De huidige morningafterpil bestaat uit één pil met 1500 microgram levonorgestrel. Deze dient binnen 72u na de seks ingenomen te worden. De betrouwbaarheid bij inname na 24u bedraagt 95%, na 72 uur bedraagt deze 70%. Sinds de morningafterpil zonder recept verkrijgbaar is bij de apotheek heeft dit het gebruik van de morningafterpil verdubbelt. Dit heeft geen aantoonbaar effect gehad op het anticonceptiegebruik.

Voor het afbreken van een zwangerschap tot 12 weken bij nulliparae en 14 weken bij multiparae wordt bij de meeste gevallen gekozen voor poliklinische zuigcurretage. Een alternatief is de medicamenteuze behandeling.

14. Diagnostiek en interventies:

 

Inleiding

Er is in de afgelopen jaren steeds meer onderzoek gedaan naar seksuele problemen. Een seksuele disfunctie blijkt niet zeldzaam te zijn, maar deze wordt lang niet altijd behandeld en is zeker ook niet altijd bekend bij de huisarts. De reden dat niet iedereen met het seksuele probleem hulp zoekt lijkt meerledig te zijn:

  • Dit lijkt afhankelijk te zijn van de mate van last of hinder die ondervonden wordt.

  • Het lijkt samen te hangen met de deskundigheid en attitude van de hulpverlener. Wanneer deze direct naar het voorkomen van seksuele problemen vraagt , worden meer problemen gesignaleerd, dan wanneer de melding aan de patiënt wordt overgelaten.

 

Classificatie van seksuele problemen

De seksuele disfuncties zijn opgenomen in de DSM IV. Er worden daarbij zes hoofdgroepen onderscheiden:

  1. Genderidentiteit

  2. Parafilieën

  3. Seksuele disfunctie

  4. Restgroep

  5. Seksuele disfuncties door somatische aandoeningen

  6. Seksuele disfuncties door middelengebruik

 

De seksuele disfuncties zijn ingedeeld op basis van de verschillende fasen van de seksuele responscyclus: Verlangen, opwinding, orgasme en resolutie. Daarnaast zijn er nog de stoornissen die niet aan een bepaalde fase gebonden zijn, zoals de seksuele pijnstoornissen.

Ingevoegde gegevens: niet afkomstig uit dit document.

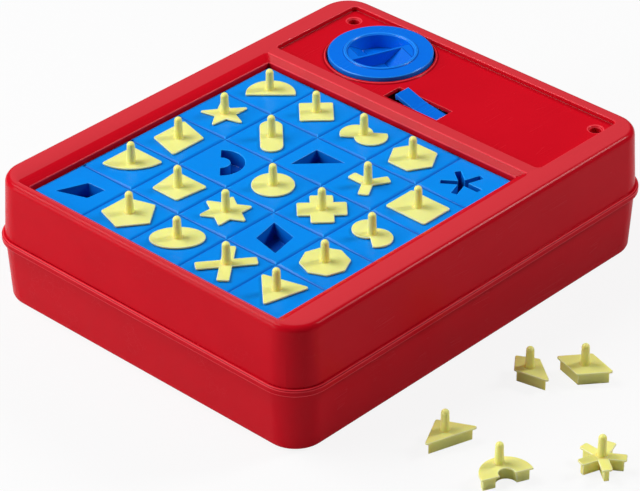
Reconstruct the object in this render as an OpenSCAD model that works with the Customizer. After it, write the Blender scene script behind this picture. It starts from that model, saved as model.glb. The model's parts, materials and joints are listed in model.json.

Om van een seksuele disfunctie te kunnen spreken, dient er sprake te zijn van merkbaar lijden of interpersoonlijke moeilijkheden. Bij een aantal parafilieën wordt hier een uitzondering voor gemaakt. Van deze parafilieën kan ook spraken zijn, terwijl de cliënt of eventueel zijn of haar partner hier niet onder lijdt.

 

Diagnostiek

De diagnostiek is bedoeld om een antwoord te vinden op de vraag hoe de patiënt het best kan worden geholpen. Volgens psycholoog de Bruyn hoor het diagnostisch proces uit de volgende onderdelen te bestaan:

  • De klachtanalyse

  • De probleemanalyse

  • De ernstanalyse

  • De oorzaakanalyse

  • De indicatieanalyse

De maken vaak deel uit van de diagnostische cyclus.

 

De kwaliteit van diagnostische methoden:

Er worden twee visies op het diagnostisch proces onderscheiden:

  • De romantische visie: In deze visie staan de klinische blik en de intuïtie. Deze visie staat op gespannen voet met de wetenschap.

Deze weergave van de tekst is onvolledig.